**Exercise requirements:** Return each line of the records holding the string "this".

(Rows from a 3D modeling dataset)
^^^^

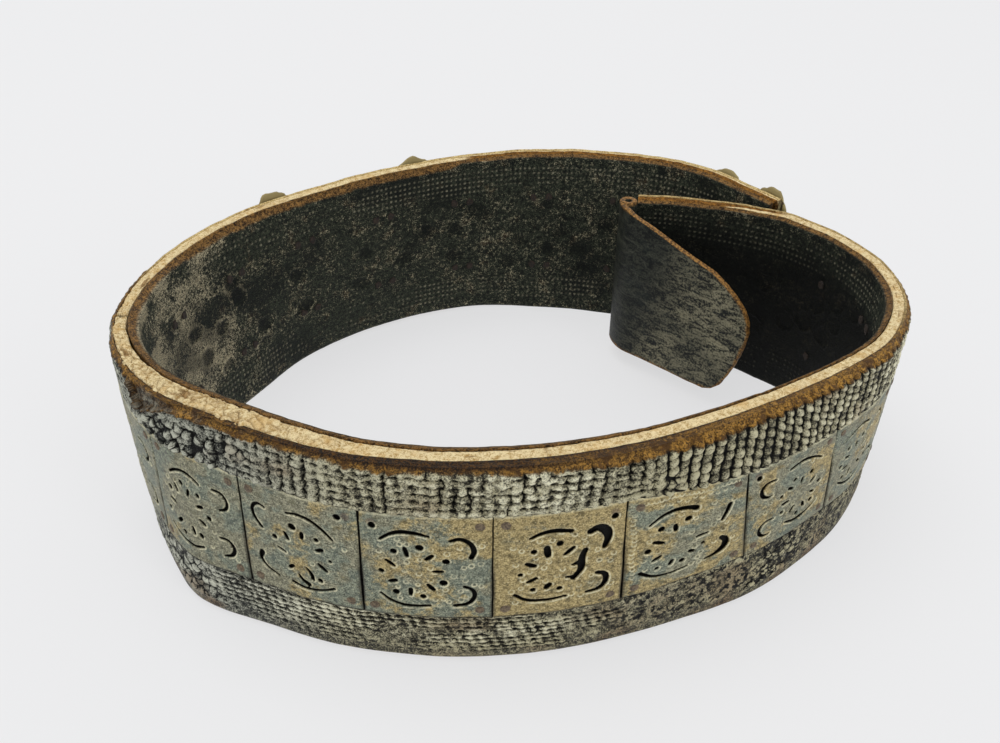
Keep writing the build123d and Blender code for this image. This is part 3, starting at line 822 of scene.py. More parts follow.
OWN_WORK = {
    ("front", 1): [
        curve([(-14, 13.6), (-8, 17.8), (-1, 17.6), (4, 14.6)], (0.7, 1.5, 1.0)),
        curve([(-17, -15.2), (-11, -19.4), (-3, -20.4), (3, -18.2)], (0.8, 1.6, 0.8)),
        slot(-10.5, 6.8, 118), slot(-3.0, 7.4, 72, 4.8), slot(3.2, 2.8, 18), slot(3.8, -5.0, -30),
        slot(-2.2, -11.6, -72), slot(-10.6, -10.2, 44), slot(-14.0, -1.6, -12),
        dot(-14.8, 5.0), dot(-6.9, 11.0, 2.5), dot(2.8, 8.4, 2.0), dot(8.0, -1.2), dot(2.2, -12.6),
        dot(-8.2, -15.2, 2.0), dot(-17.2, -7.2, 2.0),
        curve([(11.5, 14.6), (16.2, 14.8), (19.2, 11.2), (18.2, 6.8), (14.2, 5.4)], (0.9, 1.6, 0.8)),
        curve([(12.5, -9.4), (17.4, -9.0), (20.0, -13.0), (18.2, -17.2), (13.8, -18.6)], (0.9, 1.9, 0.8)),
    ],
    ("front", 2): [
        curve([(-4.6, 16.6), (1.0, 17.8), (7.0, 16.2), (11.5, 12.8), (15.0, 8.8)], (0.8, 1.8, 1.0)),
        curve([(-4.8, -19.4), (1.0, -21.2), (8.0, -20.6), (14.2, -17.6)], (1.3, 1.1, 0.8)),
        dot(-2.4, 10.2, 3.1), slot(-5.6, 4.6, -66, 4.8), slot(1.6, 6.8, 82, 4.4, 1.8), dot(-11.2, 2.2, 2.2),
        dot(8.0, 6.8, 1.9), slot(8.9, 1.6, 22, 4.4, 1.7), slot(-8.4, -3.6, -24, 4.4, 1.0),
        dot(13.4, -3.0, 1.3),
        slot(-4.8, -11.4, 42, 4.0, 1.6), slot(9.7, -7.4, -42, 5.8, 2.0), dot(8.2, -14.8, 2.1),
        curve([(2.2, -9.6), (4.4, -12.4), (4.8, -15.2)], (0.6, 1.8, 1.4)),
        curve([(-1.4, -14.6), (-0.4, -16.8), (2.6, -18.6)], (1.0, 1.6, 2.2)),
        curve([(-14.8, 15.8), (-18.0, 16.8), (-20.8, 14.4), (-20.8, 9.6), (-17.2, 5.0)], (1.0, 1.3, 1.5)),
        curve([(-18.4, -8.6), (-19.8, -11.8), (-17.4, -16.0), (-11.4, -18.6)], (2.2, 1.3, 0.9)),
    ],
    ("front", 3): [
        curve([(-17.8, 14.0), (-13.6, 17.6), (-8.6, 18.8), (-3.0, 18.4), (1.2, 17.2)], (0.8, 2.0, 1.1)),
        curve([(-18.6, -15.4), (-14.4, -19.0), (-8.8, -20.8), (-3.6, -20.8), (1.2, -20.2)], (0.9, 1.5, 0.9)),
        slot(-7.7, 8.2, 102, 5.6, 1.8), slot(1.4, 6.2, 42, 4.8, 1.8), slot(4.7, -1.2, 2, 4.9, 1.4),
        slot(1.8, -10.0, -50, 5.0, 1.9), slot(-6.4, -13.2, 88, 4.6, 1.6), slot(-13.4, -7.8, 20, 4.4, 1.9),
        slot(-14.1, 1.9, -38, 5.4, 1.6),
        dot(-12.6, 8.2, 2.4), dot(-2.3, 11.2, 3.0), dot(7.9, 4.3, 2.6), dot(6.8, -7.2, 2.9),
        dot(-1.4, -15.2, 2.2), dot(-12.3, -13.8, 2.4), dot(-17.9, -2.8, 2.1),
        curve([(9.8, 15.0), (13.6, 16.4), (17.6, 14.0), (19.2, 9.6), (17.8, 6.2)], (1.4, 1.9, 1.8)),
        curve([(15.2, -9.4), (18.4, -10.8), (19.4, -14.6), (16.8, -19.0), (11.2, -19.8)], (1.3, 1.5, 1.4)),
    ],
    ("front", 4): [
        curve([(-12.0, 14.8), (-8.0, 17.0), (-2.6, 17.8), (4.0, 16.4)], (1.0, 2.1, 1.7)),
        curve([(-17.6, -15.2), (-13.4, -18.8), (-6.2, -19.8), (2.6, -18.6)], (1.2, 1.6, 1.0)),
        slot(-5.2, 6.8, 98, 7.0, 2.7), slot(3.4, 6.0, 44, 6.2, 1.8), slot(-11.6, 0.6, -24, 5.2, 2.2),
        slot(-11.0, -7.8, 28, 5.2, 1.7), slot(-4.8, -11.8, 52, 4.4, 2.6),
        dot(-10.5, 7.7, 2.2), dot(-0.4, 10.6, 2.5), dot(-10.6, -13.0, 2.0), dot(0.0, -13.8, 2.0),
        dot(-15.6, -4.2, 1.6),
        curve([(9.9, 5.2), (8.7, 2.2), (8.4, -0.6), (8.7, -3.6), (7.8, -5.8), (5.4, -9.2)], (2.1, 3.0, 2.0)),
        curve([(7.8, -0.8), (5.0, -1.6)], (2.6, 2.2, 1.0)),
        curve([(5.8, -8.4), (2.8, -8.2)], (1.8, 1.5, 1.0)),
        curve([(11.6, 14.6), (14.4, 16.4), (17.8, 14.6), (19.4, 10.4), (17.7, 5.4)], (2.6, 4.2, 1.9)),
        curve([(15.4, -8.4), (18.8, -9.6), (19.2, -13.6), (16.8, -17.6), (11.2, -18.4)], (1.8, 2.3, 1.2)),
    ],
    ("front", 5): [
        curve([(-16.6, 11.2), (-12.2, 15.2), (-6.4, 17.2), (0.0, 16.6), (2.6, 15.2)], (0.9, 1.9, 2.6)),
        curve([(-19.4, -15.0), (-14.0, -19.0), (-7.0, -20.0), (0.0, -18.8)], (1.5, 1.0, 0.7)),
        slot(-5.8, 6.6, 96, 4.8, 1.9), slot(-12.6, 0.4, -20, 5.6, 1.8), slot(6.0, -2.0, 6, 5.8, 1.3),
        slot(-13.0, -8.6, 28, 4.8, 1.7), slot(-6.8, -13.4, 66, 3.8, 1.9), slot(1.6, -10.0, -28, 3.4, 1.9),
        dot(-11.8, 7.8, 2.6), dot(-0.6, 10.2, 2.8), dot(-16.8, -3.4, 2.5), dot(6.6, -7.2, 1.5),
        dot(-2.2, -14.2, 2.2), dot(-12.6, -14.4, 1.6),
        curve([(18.0, 11.4), (16.6, 7.4), (14.8, 3.2)], (2.3, 1.9, 1.4)),
        curve([(14.8, -7.8), (17.2, -10.4), (16.4, -14.4), (12.6, -17.4), (8.0, -18.2)], (1.9, 3.6, 0.7)),
    ],
}
OPEN_CORNERS = {("front", 2): [(17.8, 21.4)], ("front", 3): [(-20.8, 20.6)], ("front", 4): [(21.3, 20.4)],
                ("front", 6): [(-20.4, 20.6)], ("back", 2): [(20.8, 20.8)]}
LEFT_HANDED = {("front", 2), ("front", 6), ("back", 1), ("back", 4), ("back", 7)}
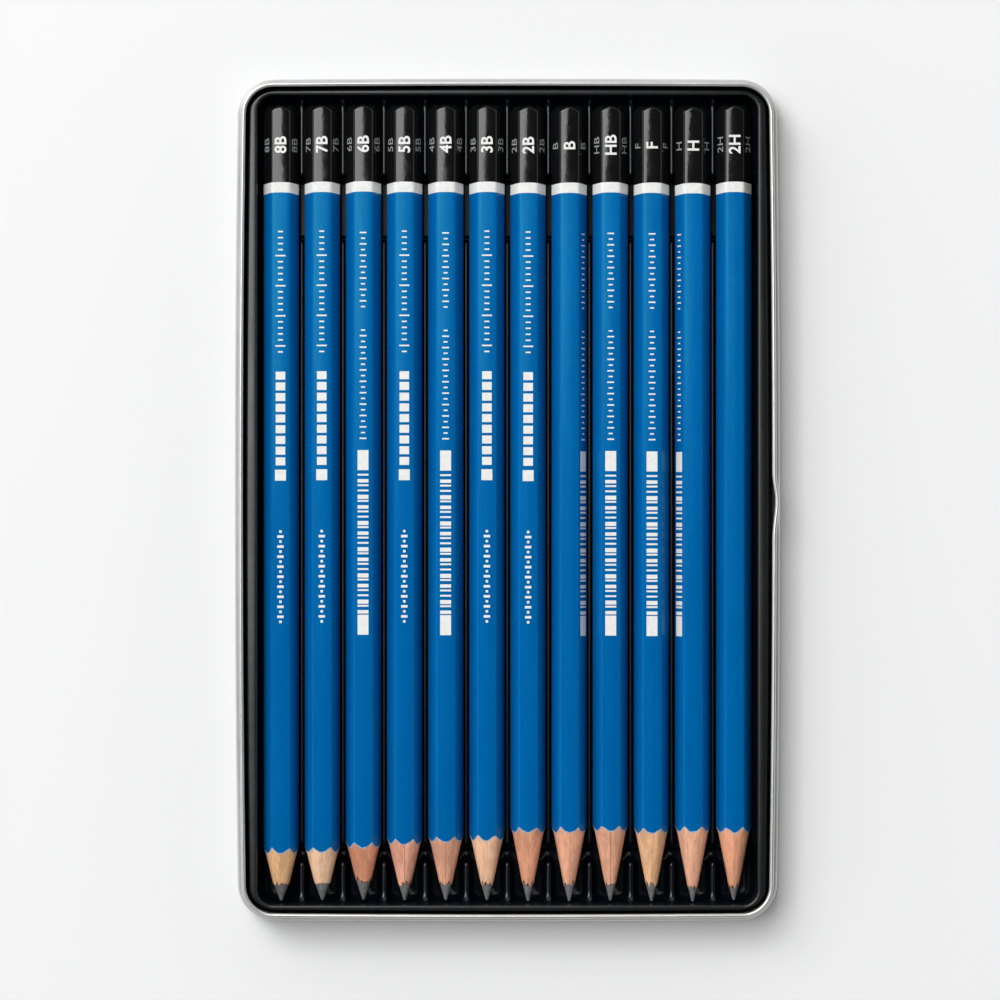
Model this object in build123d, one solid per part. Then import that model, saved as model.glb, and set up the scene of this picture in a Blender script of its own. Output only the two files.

^^^^

**Response to the exercise:**
Keep writing the build123d and Blender code for this image. This is part 3, starting at line 822 of scene.py. More parts follow.
Model this object in build123d, one solid per part. Then import that model, saved as model.glb, and set up the scene of this picture in a Blender script of its own. Output only the two files.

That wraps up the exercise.